Smog door ozon ontstaat bij zonnig weer als er veel stikstofoxiden en vluchtige organische stoffen in de lucht zitten. De vervuilende stoffen worden onder invloed van zonlicht omgezet in ozon. Ozon dringt bij inademing door tot in de kleinste luchtwegen en de longblaasjes en zorgt zo voor prikkeling van de slijmvliezen, verminderde longfunctie en longoedeem.
Bij zonnig weer en als er weinig wind staat neemt de ozonconcentratie in de loop van de dag geleidelijk toe. Tussen 12:00 en 20:00 uur bereikt de dagelijkse ozonconcentratie een piek. Tijdens de nacht daalt de hoeveelheid ozon om de volgende dag opnieuw naar een piek te groeien. Op dat moment spreken we van ozonpieken. Deze cyclus herhaalt zich tot het begint te waaien of tot er bewolking opkomt en de temperaturen zakken.
In Nederland komen verhoogde ozonniveaus alleen in het voorjaar en in de zomer voor, op zeer zonnige dagen met een zwakke zuidelijke of oostelijke wind. In de herfst en de winter ontstaat geen ozonsmog, doordat de invloed van de zon dan kleiner is. Ozonconcentraties in stedelijke omgeving zijn doorgaans lager dan daarbuiten, omdat de stikstofoxide uit het verkeer een deel van de ozon wegvangt.
Ozon en gezondheid
De korte termijn effecten van ozon op de gezondheid zijn goed bekend. Blootstelling aan ozon leidt tot hoesten en irritatie van de ogen. Daarnaast kan ozon leiden tot verergering van luchtwegklachten, oog-, neus- en keelirritaties, benauwdheid, duizeligheid, misselijkheid en hoofdpijn. Vooral ouderen, kinderen en mensen met ziekten aan de luchtwegen zijn gevoelig voor ozon. Deze groepen worden geadviseerd geen fysieke inspanningen te doen of binnen te blijven als er sprake is van smog door ozon. Herhaalde blootstelling leidt wel tot gewenning, maar nog steeds tot gezondheidsschade.

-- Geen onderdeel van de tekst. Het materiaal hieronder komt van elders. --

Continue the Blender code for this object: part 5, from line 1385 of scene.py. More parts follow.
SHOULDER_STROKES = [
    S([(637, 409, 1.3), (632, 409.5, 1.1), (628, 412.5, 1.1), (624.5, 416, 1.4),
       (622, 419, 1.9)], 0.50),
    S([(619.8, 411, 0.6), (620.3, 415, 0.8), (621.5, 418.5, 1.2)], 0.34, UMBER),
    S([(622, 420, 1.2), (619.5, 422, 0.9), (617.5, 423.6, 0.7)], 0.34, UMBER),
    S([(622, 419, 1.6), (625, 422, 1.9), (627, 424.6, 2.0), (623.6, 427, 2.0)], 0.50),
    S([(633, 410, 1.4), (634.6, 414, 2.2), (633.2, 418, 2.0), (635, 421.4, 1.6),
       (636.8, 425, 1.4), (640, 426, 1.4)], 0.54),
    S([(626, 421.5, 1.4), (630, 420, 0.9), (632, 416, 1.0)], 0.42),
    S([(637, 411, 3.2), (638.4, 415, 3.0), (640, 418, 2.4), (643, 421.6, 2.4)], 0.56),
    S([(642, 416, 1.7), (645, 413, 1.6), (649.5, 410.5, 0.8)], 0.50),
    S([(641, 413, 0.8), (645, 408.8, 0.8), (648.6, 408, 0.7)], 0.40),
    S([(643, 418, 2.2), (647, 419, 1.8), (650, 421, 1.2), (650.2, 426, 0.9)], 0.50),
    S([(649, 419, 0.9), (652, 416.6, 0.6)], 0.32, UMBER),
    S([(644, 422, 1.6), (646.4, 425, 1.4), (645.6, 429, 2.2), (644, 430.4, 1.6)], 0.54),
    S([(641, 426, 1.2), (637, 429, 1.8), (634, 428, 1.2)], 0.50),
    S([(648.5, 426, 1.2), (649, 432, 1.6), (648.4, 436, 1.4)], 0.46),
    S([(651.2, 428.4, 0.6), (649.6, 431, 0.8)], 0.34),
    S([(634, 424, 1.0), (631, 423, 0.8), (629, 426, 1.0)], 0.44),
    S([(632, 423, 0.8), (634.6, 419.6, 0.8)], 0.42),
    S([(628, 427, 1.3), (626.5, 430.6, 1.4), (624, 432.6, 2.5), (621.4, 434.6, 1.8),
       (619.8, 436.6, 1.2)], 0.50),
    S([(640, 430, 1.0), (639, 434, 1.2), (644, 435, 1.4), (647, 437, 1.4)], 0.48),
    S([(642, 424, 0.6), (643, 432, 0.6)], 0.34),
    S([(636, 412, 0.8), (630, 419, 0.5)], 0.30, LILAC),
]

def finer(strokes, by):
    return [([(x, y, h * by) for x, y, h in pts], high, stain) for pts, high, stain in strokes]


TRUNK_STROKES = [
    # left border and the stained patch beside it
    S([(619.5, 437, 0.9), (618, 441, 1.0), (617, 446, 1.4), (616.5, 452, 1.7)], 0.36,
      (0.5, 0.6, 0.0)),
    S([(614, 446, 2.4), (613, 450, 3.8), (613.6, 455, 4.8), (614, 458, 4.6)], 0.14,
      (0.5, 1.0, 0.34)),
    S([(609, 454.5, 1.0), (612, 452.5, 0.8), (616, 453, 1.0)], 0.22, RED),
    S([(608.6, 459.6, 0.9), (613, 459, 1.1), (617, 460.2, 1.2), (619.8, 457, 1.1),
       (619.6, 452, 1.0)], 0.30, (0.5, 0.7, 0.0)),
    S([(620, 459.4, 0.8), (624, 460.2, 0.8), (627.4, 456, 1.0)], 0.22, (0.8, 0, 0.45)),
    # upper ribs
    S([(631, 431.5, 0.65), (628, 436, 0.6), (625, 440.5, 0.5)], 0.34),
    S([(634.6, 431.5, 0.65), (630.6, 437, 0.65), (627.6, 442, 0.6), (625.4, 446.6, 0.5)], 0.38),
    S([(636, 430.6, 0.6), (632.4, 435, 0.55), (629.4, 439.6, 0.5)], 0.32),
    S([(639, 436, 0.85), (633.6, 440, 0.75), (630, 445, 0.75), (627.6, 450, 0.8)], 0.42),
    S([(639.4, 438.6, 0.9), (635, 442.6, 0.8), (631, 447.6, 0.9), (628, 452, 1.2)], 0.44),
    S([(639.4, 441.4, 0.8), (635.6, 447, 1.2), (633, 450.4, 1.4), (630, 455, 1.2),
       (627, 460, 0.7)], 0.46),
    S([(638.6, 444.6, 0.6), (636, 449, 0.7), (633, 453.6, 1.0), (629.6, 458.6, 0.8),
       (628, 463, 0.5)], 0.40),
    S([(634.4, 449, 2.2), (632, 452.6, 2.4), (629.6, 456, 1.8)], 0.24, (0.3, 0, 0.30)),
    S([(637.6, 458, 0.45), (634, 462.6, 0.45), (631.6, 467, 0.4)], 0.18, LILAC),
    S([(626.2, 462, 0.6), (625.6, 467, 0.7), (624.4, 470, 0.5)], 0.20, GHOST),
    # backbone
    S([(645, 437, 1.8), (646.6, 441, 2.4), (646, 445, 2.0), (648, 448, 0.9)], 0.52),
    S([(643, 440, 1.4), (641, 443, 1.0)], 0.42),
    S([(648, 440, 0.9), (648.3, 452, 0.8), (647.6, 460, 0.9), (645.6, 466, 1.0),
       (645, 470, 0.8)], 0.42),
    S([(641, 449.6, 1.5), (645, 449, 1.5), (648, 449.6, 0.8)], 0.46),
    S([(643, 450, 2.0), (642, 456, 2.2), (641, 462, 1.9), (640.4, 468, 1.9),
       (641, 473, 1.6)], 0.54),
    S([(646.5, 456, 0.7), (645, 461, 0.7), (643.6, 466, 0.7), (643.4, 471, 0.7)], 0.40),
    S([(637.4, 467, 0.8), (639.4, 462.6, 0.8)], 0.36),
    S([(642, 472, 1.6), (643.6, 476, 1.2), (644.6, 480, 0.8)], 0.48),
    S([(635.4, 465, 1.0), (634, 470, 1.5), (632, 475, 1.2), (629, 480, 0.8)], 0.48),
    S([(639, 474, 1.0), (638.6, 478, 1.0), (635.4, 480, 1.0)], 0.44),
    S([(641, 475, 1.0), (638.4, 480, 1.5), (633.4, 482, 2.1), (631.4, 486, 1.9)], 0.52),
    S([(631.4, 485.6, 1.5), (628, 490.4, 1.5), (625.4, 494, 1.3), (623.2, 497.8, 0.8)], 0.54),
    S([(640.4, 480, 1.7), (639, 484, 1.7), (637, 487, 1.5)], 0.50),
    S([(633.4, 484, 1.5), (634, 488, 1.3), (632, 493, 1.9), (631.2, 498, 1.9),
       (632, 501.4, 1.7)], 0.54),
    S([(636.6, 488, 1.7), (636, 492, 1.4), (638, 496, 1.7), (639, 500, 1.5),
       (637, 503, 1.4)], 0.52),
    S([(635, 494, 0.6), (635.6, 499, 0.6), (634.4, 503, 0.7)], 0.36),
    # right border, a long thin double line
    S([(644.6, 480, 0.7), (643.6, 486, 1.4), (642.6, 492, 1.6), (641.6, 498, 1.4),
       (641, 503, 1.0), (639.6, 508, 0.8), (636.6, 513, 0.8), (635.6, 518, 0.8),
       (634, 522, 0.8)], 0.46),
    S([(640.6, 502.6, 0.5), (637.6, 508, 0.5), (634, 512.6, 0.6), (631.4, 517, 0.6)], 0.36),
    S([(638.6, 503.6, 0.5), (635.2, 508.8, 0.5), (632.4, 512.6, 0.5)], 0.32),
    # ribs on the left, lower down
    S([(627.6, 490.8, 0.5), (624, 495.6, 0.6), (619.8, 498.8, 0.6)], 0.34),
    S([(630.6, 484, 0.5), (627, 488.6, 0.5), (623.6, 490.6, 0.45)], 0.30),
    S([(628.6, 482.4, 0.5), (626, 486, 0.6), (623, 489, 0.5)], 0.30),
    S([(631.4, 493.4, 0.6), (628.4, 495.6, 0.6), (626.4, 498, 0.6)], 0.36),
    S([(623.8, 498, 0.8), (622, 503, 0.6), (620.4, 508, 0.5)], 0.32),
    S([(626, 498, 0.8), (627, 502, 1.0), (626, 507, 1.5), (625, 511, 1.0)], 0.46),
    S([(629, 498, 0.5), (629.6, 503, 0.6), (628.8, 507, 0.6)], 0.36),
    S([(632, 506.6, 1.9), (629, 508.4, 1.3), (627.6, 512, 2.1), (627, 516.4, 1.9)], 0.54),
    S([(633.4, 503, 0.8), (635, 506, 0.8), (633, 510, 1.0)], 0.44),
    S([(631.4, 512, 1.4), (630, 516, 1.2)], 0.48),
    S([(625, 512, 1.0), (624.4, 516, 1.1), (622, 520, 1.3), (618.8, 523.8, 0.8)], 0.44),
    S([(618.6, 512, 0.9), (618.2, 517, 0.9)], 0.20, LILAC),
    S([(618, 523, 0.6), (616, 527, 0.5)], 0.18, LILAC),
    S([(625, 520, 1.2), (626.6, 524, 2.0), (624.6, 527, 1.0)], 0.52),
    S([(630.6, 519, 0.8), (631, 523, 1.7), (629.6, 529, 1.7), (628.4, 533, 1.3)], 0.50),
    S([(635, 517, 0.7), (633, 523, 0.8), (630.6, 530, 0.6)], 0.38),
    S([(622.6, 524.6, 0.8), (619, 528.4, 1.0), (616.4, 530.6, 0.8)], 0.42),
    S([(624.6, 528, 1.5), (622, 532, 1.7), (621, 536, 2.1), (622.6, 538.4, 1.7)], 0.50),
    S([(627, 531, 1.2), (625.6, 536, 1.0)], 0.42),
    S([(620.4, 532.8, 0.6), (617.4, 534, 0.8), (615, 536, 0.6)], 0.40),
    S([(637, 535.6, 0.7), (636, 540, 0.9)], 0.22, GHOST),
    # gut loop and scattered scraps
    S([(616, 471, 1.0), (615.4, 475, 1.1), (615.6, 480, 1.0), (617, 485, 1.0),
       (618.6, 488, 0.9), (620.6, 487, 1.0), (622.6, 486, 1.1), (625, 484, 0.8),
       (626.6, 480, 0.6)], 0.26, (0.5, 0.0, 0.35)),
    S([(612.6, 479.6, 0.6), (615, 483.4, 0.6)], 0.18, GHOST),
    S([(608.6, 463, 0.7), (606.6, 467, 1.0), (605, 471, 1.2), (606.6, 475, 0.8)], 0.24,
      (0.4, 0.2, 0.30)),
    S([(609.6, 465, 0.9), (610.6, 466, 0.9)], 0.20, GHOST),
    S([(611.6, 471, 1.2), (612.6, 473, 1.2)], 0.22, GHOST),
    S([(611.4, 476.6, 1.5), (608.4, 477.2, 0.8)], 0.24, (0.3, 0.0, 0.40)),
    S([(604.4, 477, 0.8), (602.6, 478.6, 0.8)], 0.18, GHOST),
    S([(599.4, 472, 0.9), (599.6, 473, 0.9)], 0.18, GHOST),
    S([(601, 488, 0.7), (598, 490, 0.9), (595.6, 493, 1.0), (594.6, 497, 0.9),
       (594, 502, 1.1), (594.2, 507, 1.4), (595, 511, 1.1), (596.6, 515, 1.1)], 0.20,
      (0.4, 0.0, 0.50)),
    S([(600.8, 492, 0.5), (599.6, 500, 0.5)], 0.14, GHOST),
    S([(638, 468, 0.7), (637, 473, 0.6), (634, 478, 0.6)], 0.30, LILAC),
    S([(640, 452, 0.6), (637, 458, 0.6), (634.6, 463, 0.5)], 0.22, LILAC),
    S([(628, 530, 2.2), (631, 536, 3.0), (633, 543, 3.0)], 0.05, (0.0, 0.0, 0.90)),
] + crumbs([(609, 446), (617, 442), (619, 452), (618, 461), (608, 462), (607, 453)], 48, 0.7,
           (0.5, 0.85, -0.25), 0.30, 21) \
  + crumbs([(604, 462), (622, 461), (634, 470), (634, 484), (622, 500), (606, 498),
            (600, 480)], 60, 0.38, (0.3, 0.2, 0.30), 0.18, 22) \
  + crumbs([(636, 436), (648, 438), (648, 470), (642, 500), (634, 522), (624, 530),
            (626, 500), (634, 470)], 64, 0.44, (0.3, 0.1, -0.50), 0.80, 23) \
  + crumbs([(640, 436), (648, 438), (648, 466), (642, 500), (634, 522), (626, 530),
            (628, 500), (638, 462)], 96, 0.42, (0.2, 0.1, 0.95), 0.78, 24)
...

De gevolgen van langdurige blootstelling aan (lagere) ozonconcentraties zijn minder uitgesproken. Langdurige blootstelling lijkt de kans op onherstelbare longschade te vergroten en het verouderen van de huid te versnellen. De WHO heeft daarom recent geadviseerd de gemiddelde middagconcentratie gedurende het zomerhalfjaar te beperken tot 60 microgram per m3.
De aanpak van ozon
Om ozon te voorkomen is het nodig om structureel en op internationaal niveau de ozonvormende stoffen in de lucht te verminderen. De afgelopen decennia is in Europa en Noord-Amerika succesvol beleid gevoerd om het ontstaan smogepsioden door ozon te verminderen. Zo zijn er bijvoorbeeld in Europa strengere emissie-eisen gesteld aan voertuigen. Ook is het gebruik van oplosmiddelen in verf en cosmetica verboden. Dat heeft geleid tot lagere ozonpieken en minder acute gezondheidseffecten. Wel zorgde de daling van de uitstoot van stikstofoxiden door de complexe ozonchemie lokaal voor een toename van de gemiddelde ozonconcentraties.

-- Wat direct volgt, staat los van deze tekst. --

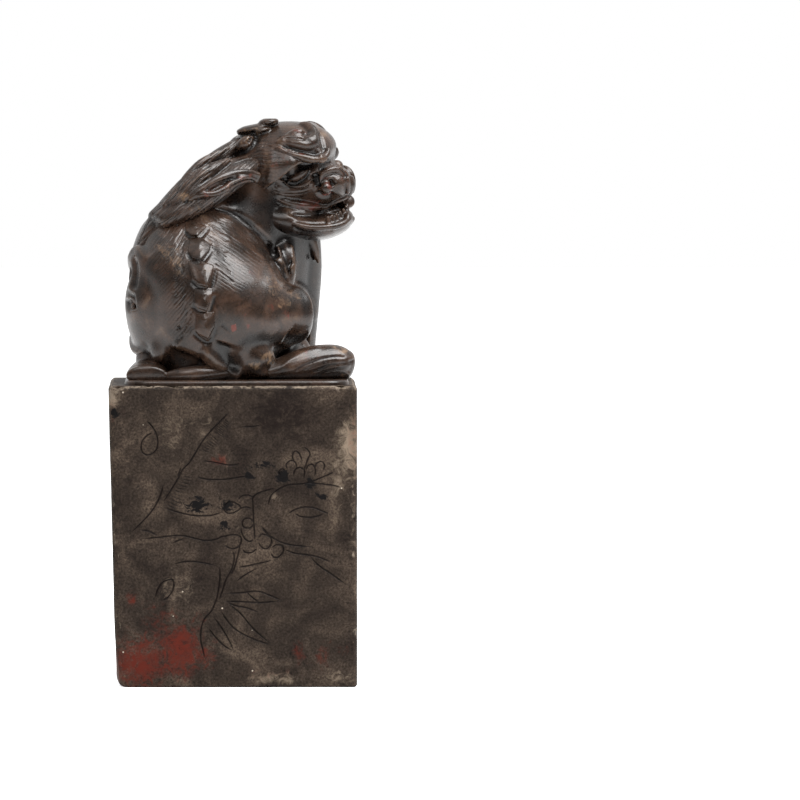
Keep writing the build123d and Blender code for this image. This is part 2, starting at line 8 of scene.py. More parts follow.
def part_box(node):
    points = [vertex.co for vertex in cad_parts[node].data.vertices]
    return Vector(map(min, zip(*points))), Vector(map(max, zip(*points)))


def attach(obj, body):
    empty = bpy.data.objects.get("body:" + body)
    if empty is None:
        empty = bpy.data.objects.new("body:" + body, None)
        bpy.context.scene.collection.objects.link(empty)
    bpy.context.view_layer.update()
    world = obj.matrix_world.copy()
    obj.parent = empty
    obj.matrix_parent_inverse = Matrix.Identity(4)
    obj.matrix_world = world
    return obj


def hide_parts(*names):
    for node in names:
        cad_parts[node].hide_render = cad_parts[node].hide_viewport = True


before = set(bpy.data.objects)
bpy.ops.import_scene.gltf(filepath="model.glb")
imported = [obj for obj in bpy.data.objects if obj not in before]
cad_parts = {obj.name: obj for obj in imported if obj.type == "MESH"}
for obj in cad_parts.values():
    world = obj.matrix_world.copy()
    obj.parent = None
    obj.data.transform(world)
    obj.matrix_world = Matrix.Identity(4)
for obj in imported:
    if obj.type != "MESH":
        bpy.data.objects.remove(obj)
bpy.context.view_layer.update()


# Camera
# A long lens level with the beast's chin, so that the block's front shows no side face, as in the photograph.
# The seal stands left of the middle of the picture.
bpy.ops.object.camera_add(location=(0, -2.5, 0.1625))
camera = bpy.context.object
camera.rotation_euler = (Vector((0.0407, 0, 0.068)) - camera.location).to_track_quat("-Z", "Y").to_euler()
camera.data.sensor_width = 36
camera.data.lens = 463.1
camera.data.clip_end = 30
bpy.context.scene.camera = camera
bpy.context.scene.view_settings.view_transform = "Standard"


# Seal block
# A square prism sawn from dark veined soapstone, ground flat by hand and cut with a graver on all four sides.
# Its underside, the seal face, still holds traces of red seal paste.
BLOCK_HALF = 30.0
BLOCK_H = 72.5
BLOCK_LEAN = 1.9            # the left side leans in towards the seal face
BLOCK_ROUND = 1.6
FOOT_BEVEL = 0.45
TOP_BEVEL = 0.9
LINE_HALF = 0.30            # half the width of a graver cut
LINE_DEPTH = 0.26
GRIND_WAVE = 0.10           # how unevenly the sides were ground
CHIP_DEPTH = 0.75
WORN_X, WORN_ROUND = -25.4, 2.7     # the lower left arris, worn round
FACE_UNIT = 0.0505          # the unit of the drawing on the front
SIDE_SHRINK = 0.94          # the drawings on the other sides against the front's
BATCH, CUT_CLEAR = 400, 0.45        # points looked at in one go, and how far free points stay from a cut
LID_STEP = 2.2              # between free points of the top and the seal face

# The graver's drawing on the front, counted from 3 mm left of and 3.8 mm above the face's top left corner:
# a banana leaf with its ribs, a blossom branch, petals, seed pods, twigs and bamboo leaves
FRONT_CUTS = [
    [(240, 238), (262, 262), (285, 300), (292, 340), (285, 375), (262, 398), (235, 402), (215, 385), (212, 355),
     (222, 330), (245, 308), (265, 300)],
    [(635, 200), (590, 245), (545, 290), (505, 340), (470, 395), (440, 440), (410, 470), (385, 515), (350, 570),
     (310, 630)],
    [(315, 540), (300, 590), (270, 650), (220, 710), (150, 775)],
    [(404, 458), (392, 482), (384, 512)],
    [(470, 505), (520, 518), (600, 520), (660, 512), (735, 500)],
    [(500, 430), (560, 438), (640, 452), (690, 440)],
    [(300, 650), (400, 680), (470, 692), (545, 690), (600, 672)],
    [(690, 268), (740, 268), (790, 262)],
    [(815, 650), (830, 600), (865, 568), (920, 545), (985, 540), (1040, 525), (1100, 500), (1140, 480)],
    [(990, 535), (1060, 540), (1130, 548), (1170, 560)],
    [(745, 645), (742, 612), (760, 590), (800, 575), (850, 560)],
    [(742, 612), (745, 680), (748, 760), (752, 820)],
    [(912, 475), (905, 450), (925, 430), (950, 440), (955, 470)],
    [(950, 445), (935, 410), (948, 385), (970, 400), (983, 440)],
    [(985, 490), (1000, 450), (1010, 420), (1020, 400), (1010, 380), (990, 365)],
    [(1000, 480), (1010, 455), (1032, 448), (1045, 475), (1040, 510)],
    [(1045, 470), (1050, 445), (1075, 435), (1090, 455), (1078, 480)],
    [(940, 505), (945, 478), (968, 462), (992, 478), (990, 512)],
    [(905, 480), (885, 470), (870, 485), (880, 505)],
    [(600, 655), (620, 630), (650, 628), (685, 652), (655, 676), (620, 680), (600, 660)],
    [(670, 618), (690, 600), (722, 594), (745, 610)],
    [(665, 672), (690, 655), (720, 652), (740, 662)],
    [(744, 728), (736, 746), (717, 752), (698, 746), (690, 728), (698, 711), (717, 704), (736, 711), (744, 728)],
    [(600, 800), (618, 787), (645, 783), (672, 786), (686, 803), (680, 828), (660, 846), (632, 848), (600, 830)],
    [(684, 745), (690, 780), (706, 806), (728, 815), (748, 800)],
    [(770, 800), (782, 782), (806, 784), (830, 802), (828, 830), (808, 850), (782, 842), (766, 815)],
    [(830, 850), (852, 832), (884, 836), (888, 860), (866, 888), (842, 890), (826, 868)],
    [(780, 740), (800, 762), (828, 792)],
    [(690, 850), (706, 868), (738, 866), (764, 846)],
    [(912, 686), (940, 666), (990, 652), (1040, 656), (1085, 674), (1112, 682)],
    [(940, 678), (970, 695), (1010, 700), (1050, 696), (1090, 680)],
    [(775, 745), (820, 785), (870, 815), (930, 832), (1045, 842)],
    [(885, 850), (940, 870), (1010, 880), (1060, 890), (1130, 918)],
    [(1010, 880), (1060, 930), (1120, 970), (1205, 1030)],
    [(195, 760), (240, 766), (290, 795)],
    [(200, 803), (290, 795), (350, 788), (410, 788), (460, 800), (510, 810), (560, 805), (600, 790), (640, 786)],
    [(350, 825), (380, 810), (415, 800)],
    [(355, 925), (400, 912), (450, 910), (510, 918), (560, 930)],
    [(260, 1090), (275, 1045), (300, 1010), (345, 995), (355, 1020), (345, 1055), (320, 1085), (298, 1095)],
    [(575, 930), (580, 970), (572, 1040), (560, 1090), (535, 1145), (500, 1185), (485, 1225), (480, 1280),
     (490, 1330), (500, 1375)],
    [(640, 852), (650, 890), (640, 940), (620, 975), (602, 1010), (590, 1050), (572, 1095)],
    [(682, 812), (672, 860), (660, 910), (645, 950), (625, 978)],
    [(665, 940), (720, 930), (790, 915), (835, 905)],
    [(655, 1010), (700, 975), (770, 938)],
    [(600, 1062), (680, 1060), (760, 1052), (820, 1072), (885, 1098)],
    [(590, 1100), (680, 1102), (780, 1106), (885, 1098)],
    [(605, 1100), (650, 1120), (710, 1132), (768, 1155)],
    [(620, 1112), (680, 1162), (740, 1232), (832, 1312)],
    [(832, 1312), (745, 1282), (660, 1240), (610, 1190), (580, 1140)],
    [(545, 1175), (580, 1222), (618, 1285), (642, 1340)],
    [(642, 1340), (590, 1308), (545, 1262), (518, 1222)],
    [(700, 1050), (745, 1090), (770, 1102)],
]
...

De uitstoot van vervuilende stoffen waaruit ozon kan worden gevormd zullen ook in de toekomst in Nederland verder afnemen, maar dit is mondiaal nog niet het geval. Zo zullen de emissies van stikstofoxiden in Azië en door de zeescheepvaart blijven stijgen, evenals de methaanemissies uit landbouw, olie- en gasbedrijven en afvalstortplaatsen. Dit zorgt er – tezamen met de verwachte klimaatverandering - voor dat de achtergrondconcentratie op het hele noordelijk halfrond eerder toe- dan afneemt, waardoor ook de gemiddelde ozonblootstelling in Nederland niet zal dalen en in stedelijk gebied zelfs kan toenemen. Momenteel zijn er internationaal gesprekken gaande over vermindering van de methaanemissies. Methaanemissies zijn nu nog niet gereguleerd, maar kunnen wereldwijd gezien met relatief eenvoudige maatregelen in de energiesector en bij afvalstortplaatsen worden beperkt. Moeilijker wordt het verminderen van de methaanuitstoot uit de rundveehouderij.